The implementation avoids this bug by requiring word[:-1] to already be buildable. Since buildability propagates incrementally, every earlier prefix is guaranteed to exist as well.
Lexicographical Tie Breaking
Another tricky case occurs when multiple valid words share the same maximum length.
For example:
["apple", "apply"]
Both may be valid, but the problem requires the lexicographically smaller word.
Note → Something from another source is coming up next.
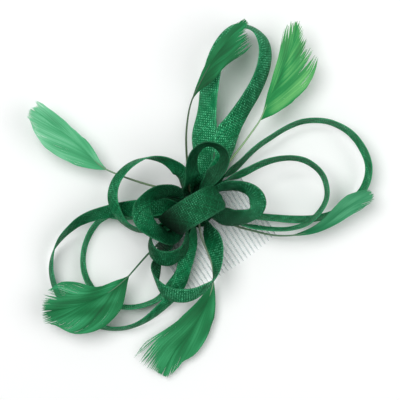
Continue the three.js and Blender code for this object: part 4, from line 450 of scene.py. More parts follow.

Sorting the array lexicographically before processing naturally guarantees this behavior. Since "apple" appears before "apply", and we only replace the answer when finding a strictly longer word, "apple" remains the final answer.
Missing One Character Prefix
A word may appear almost valid but fail because exactly one prefix is missing.
Example:
["a", "ap", "apple"]
The word "apple" requires "appl" to exist, but it does not.
A naive implementation might incorrectly assume earlier prefixes are enough. Our solution correctly checks the immediate predecessor prefix:
word[:-1]
Since "appl" is absent, "apple" is rejected immediately.